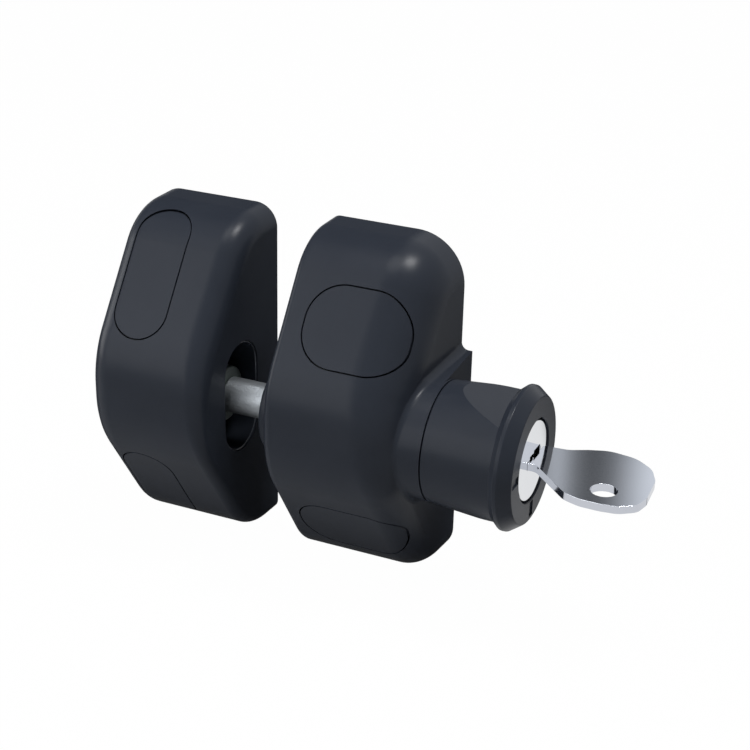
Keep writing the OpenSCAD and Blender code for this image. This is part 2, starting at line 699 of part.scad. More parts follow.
module lock_wafers() color(bronze) for (i = [0:wafer_count - 1])
    translate([wafer_x + i * wafer_pitch, -axis_depth, 0]) difference() {
        translate([0, -wafer_l / 2, -wafer_w / 2]) cube([wafer_t, wafer_l, wafer_w]);
        translate([-1, -blade_w / 2 - 0.4, -key_t / 2 - 0.4])
            cube([wafer_t + 2, blade_w + 0.8, key_t + 0.8]);
    }

// Cam: a disc with a crank pin that moves the lock bolt
module lock_cam() color(steel) difference() {
    union() {
        on_axis(cam_x) cylinder(r = cam_r, h = cam_t);
        on_axis(cam_x) translate([0, lock_travel, -bolt_plate_t - 0.2])
            cylinder(r = crank_r, h = bolt_plate_t + 1);
    }
    on_axis(cam_x - 1) cylinder(r = 1.2, h = 10, $fn = 24);
    on_axis(cam_x - eps) cylinder(r1 = 2.15, r2 = 1.1, h = 1.05, $fn = 24);
}

module cam_screw() color(steel) on_axis(cam_x) rotate_extrude($fn = 24)
    polygon([[0, 0.05], [2, 0.05], [0.9, 1.1], [0.9, cam_t + 3], [0, cam_t + 3.4]]);

// Lock bolt: a plate with a cross slot that the crank pin runs in
bolt_plate_top = 5;
module lock_bolt() color(steel) translate([bolt_plate_x, -axis_depth, 0]) difference() {
    union() {
        translate([0, -bolt_tongue / 2, -bolt_tip_r]) cube([bolt_plate_t, bolt_tongue, bolt_tip_r]);
        translate([0, -bolt_plate_w / 2, -lock_travel])
            cube([bolt_plate_t, bolt_plate_w, lock_travel + bolt_plate_top]);
    }
    translate([-1, -crank_r - 0.1, -crank_r - 0.8])
        cube([bolt_plate_t + 2, lock_travel + 2 * crank_r + 0.2, 2 * crank_r + 0.9]);
}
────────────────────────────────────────
Each line of the material above needs to be quoted exactly, please.

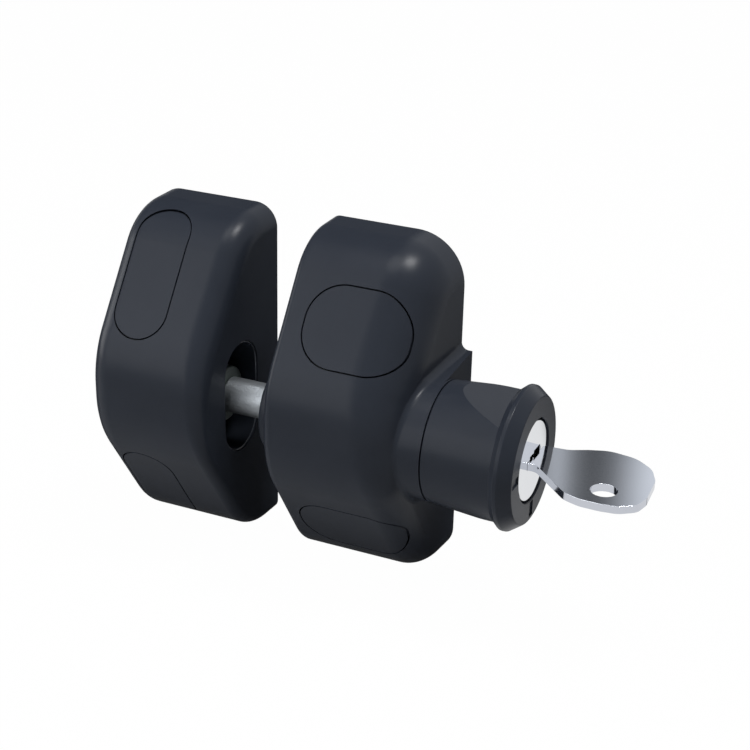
Keep writing the OpenSCAD and Blender code for this image. This is part 2, starting at line 699 of part.scad. More parts follow.
module lock_wafers() color(bronze) for (i = [0:wafer_count - 1])
    translate([wafer_x + i * wafer_pitch, -axis_depth, 0]) difference() {
        translate([0, -wafer_l / 2, -wafer_w / 2]) cube([wafer_t, wafer_l, wafer_w]);
        translate([-1, -blade_w / 2 - 0.4, -key_t / 2 - 0.4])
            cube([wafer_t + 2, blade_w + 0.8, key_t + 0.8]);
    }

// Cam: a disc with a crank pin that moves the lock bolt
module lock_cam() color(steel) difference() {
    union() {
        on_axis(cam_x) cylinder(r = cam_r, h = cam_t);
        on_axis(cam_x) translate([0, lock_travel, -bolt_plate_t - 0.2])
            cylinder(r = crank_r, h = bolt_plate_t + 1);
    }
    on_axis(cam_x - 1) cylinder(r = 1.2, h = 10, $fn = 24);
    on_axis(cam_x - eps) cylinder(r1 = 2.15, r2 = 1.1, h = 1.05, $fn = 24);
}

module cam_screw() color(steel) on_axis(cam_x) rotate_extrude($fn = 24)
    polygon([[0, 0.05], [2, 0.05], [0.9, 1.1], [0.9, cam_t + 3], [0, cam_t + 3.4]]);

// Lock bolt: a plate with a cross slot that the crank pin runs in
bolt_plate_top = 5;
module lock_bolt() color(steel) translate([bolt_plate_x, -axis_depth, 0]) difference() {
    union() {
        translate([0, -bolt_tongue / 2, -bolt_tip_r]) cube([bolt_plate_t, bolt_tongue, bolt_tip_r]);
        translate([0, -bolt_plate_w / 2, -lock_travel])
            cube([bolt_plate_t, bolt_plate_w, lock_travel + bolt_plate_top]);
    }
    translate([-1, -crank_r - 0.1, -crank_r - 0.8])
        cube([bolt_plate_t + 2, lock_travel + 2 * crank_r + 0.2, 2 * crank_r + 0.9]);
}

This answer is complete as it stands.